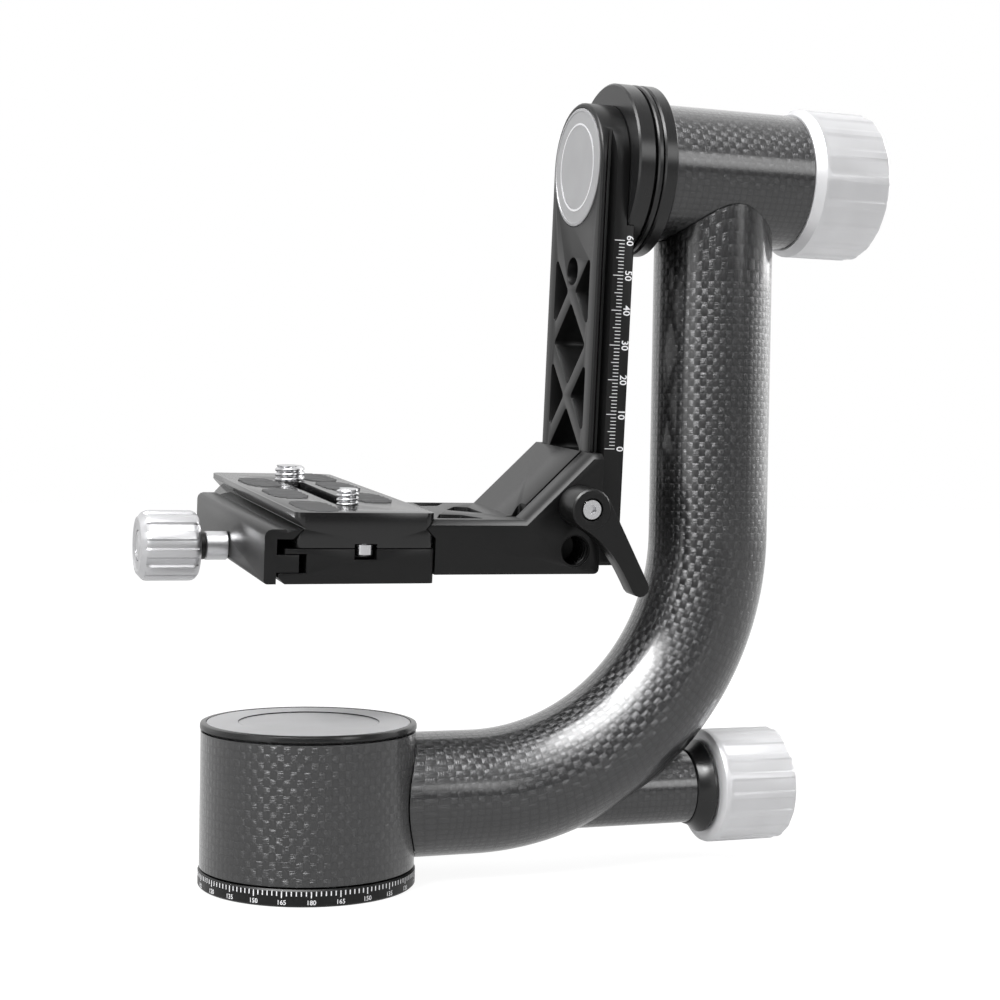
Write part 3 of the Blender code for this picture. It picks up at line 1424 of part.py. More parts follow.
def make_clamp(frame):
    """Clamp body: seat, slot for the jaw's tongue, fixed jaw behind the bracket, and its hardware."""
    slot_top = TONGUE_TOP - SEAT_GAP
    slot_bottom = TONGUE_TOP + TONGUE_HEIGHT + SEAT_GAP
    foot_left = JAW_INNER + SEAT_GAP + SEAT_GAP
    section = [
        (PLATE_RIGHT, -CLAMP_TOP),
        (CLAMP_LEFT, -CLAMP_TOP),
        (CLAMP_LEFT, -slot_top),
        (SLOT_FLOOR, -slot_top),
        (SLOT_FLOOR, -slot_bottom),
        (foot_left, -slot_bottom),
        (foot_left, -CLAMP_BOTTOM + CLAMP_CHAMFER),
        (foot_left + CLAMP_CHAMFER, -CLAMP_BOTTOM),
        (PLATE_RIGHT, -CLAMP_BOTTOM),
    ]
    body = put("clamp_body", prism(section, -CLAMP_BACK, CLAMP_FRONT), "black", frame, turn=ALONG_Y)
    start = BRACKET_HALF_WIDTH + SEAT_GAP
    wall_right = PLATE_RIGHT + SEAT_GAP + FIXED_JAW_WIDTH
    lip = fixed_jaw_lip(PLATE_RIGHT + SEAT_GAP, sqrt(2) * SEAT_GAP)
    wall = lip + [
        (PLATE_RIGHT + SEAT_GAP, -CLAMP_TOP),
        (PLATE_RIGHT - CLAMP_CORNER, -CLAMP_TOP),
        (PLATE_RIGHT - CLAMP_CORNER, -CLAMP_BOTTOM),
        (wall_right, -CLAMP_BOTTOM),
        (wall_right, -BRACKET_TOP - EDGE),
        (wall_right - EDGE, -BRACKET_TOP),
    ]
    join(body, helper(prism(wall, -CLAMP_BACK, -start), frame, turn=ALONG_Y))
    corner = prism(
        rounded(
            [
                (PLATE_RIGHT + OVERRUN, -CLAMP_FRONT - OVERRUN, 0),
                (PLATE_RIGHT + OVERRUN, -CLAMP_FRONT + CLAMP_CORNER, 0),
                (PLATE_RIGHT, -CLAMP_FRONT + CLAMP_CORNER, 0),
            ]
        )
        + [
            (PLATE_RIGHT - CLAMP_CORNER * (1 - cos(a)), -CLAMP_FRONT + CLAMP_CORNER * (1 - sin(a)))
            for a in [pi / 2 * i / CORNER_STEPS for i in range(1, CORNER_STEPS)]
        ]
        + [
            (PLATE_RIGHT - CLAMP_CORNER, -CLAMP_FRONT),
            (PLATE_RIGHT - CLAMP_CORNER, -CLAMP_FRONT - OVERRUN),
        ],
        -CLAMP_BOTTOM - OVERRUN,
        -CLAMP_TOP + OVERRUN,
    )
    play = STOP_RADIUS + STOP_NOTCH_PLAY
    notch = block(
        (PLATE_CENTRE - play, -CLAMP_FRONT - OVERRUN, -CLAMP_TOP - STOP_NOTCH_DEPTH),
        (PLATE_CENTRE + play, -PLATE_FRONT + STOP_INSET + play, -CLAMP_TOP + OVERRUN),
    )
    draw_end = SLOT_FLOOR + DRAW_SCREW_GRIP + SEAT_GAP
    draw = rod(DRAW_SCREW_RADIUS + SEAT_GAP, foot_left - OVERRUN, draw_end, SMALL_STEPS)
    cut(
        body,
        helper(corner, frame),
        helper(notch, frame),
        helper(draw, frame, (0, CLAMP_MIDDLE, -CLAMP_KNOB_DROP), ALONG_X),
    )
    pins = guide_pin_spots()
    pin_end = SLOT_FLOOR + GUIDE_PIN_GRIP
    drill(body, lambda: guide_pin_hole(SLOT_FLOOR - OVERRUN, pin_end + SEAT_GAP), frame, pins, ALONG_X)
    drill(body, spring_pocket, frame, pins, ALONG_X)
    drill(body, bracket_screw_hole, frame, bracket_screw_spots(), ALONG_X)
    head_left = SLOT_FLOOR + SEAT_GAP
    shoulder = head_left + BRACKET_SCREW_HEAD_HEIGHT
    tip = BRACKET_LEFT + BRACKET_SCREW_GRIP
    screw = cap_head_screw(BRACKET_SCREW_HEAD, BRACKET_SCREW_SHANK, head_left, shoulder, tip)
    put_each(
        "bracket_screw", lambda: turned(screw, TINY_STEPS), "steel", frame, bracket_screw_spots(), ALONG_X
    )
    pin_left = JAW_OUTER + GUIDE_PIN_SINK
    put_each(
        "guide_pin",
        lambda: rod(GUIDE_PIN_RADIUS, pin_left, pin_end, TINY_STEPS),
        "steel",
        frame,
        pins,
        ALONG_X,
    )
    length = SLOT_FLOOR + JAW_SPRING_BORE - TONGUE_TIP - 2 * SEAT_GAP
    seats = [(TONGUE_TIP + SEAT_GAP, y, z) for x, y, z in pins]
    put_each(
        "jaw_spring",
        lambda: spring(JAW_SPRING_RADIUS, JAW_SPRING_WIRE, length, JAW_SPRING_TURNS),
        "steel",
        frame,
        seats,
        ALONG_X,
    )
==
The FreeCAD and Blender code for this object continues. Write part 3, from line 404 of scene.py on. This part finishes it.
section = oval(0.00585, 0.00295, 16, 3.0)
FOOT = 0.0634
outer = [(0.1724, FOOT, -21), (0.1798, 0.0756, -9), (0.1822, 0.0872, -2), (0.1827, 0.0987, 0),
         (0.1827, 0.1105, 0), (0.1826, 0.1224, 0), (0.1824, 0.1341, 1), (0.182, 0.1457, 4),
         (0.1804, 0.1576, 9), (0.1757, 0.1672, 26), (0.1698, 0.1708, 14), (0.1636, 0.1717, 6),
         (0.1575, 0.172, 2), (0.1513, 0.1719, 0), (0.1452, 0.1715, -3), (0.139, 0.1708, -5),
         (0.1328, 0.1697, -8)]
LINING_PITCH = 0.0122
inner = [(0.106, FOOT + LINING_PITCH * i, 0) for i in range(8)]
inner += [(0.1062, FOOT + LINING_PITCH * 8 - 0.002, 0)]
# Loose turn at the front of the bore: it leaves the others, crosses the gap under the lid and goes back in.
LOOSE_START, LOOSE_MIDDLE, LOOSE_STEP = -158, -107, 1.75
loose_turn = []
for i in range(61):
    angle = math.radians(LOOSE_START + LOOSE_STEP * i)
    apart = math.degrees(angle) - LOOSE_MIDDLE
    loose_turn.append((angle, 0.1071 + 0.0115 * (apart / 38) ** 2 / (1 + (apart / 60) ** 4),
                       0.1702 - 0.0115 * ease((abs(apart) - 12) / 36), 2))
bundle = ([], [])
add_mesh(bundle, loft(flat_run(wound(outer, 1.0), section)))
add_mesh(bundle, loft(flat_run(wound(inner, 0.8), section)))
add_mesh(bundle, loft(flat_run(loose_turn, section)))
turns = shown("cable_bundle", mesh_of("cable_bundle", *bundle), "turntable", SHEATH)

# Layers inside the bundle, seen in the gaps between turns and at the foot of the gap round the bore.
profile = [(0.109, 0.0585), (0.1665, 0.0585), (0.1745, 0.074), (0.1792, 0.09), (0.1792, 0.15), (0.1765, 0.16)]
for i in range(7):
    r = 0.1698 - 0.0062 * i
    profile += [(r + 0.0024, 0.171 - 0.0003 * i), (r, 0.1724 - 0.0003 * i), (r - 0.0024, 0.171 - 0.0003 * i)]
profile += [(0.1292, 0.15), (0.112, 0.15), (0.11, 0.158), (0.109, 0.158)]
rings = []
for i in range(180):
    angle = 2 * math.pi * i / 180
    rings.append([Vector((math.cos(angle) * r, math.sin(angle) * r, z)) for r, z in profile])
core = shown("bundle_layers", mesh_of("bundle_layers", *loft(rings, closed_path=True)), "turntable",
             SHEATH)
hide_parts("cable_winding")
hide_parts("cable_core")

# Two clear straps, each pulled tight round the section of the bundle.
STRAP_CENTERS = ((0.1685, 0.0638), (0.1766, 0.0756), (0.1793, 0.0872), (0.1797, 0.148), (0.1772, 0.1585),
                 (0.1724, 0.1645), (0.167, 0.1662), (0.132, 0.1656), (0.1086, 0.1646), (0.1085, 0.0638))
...
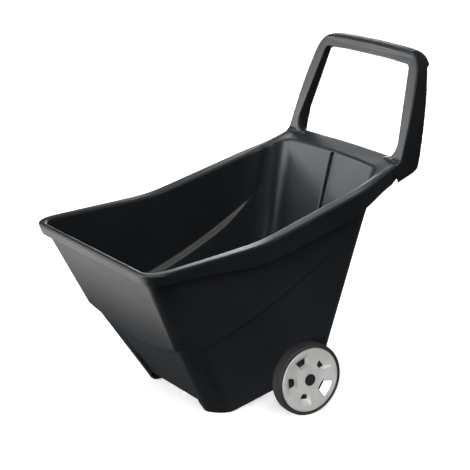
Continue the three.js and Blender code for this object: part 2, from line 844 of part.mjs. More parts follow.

#### [Exercise objective]
Copy each line from the records above that includes the string "More".

#### [Result of this task]
Write part 3 of the Blender code for this picture. It picks up at line 1424 of part.py. More parts follow.
Continue the three.js and Blender code for this object: part 2, from line 844 of part.mjs. More parts follow.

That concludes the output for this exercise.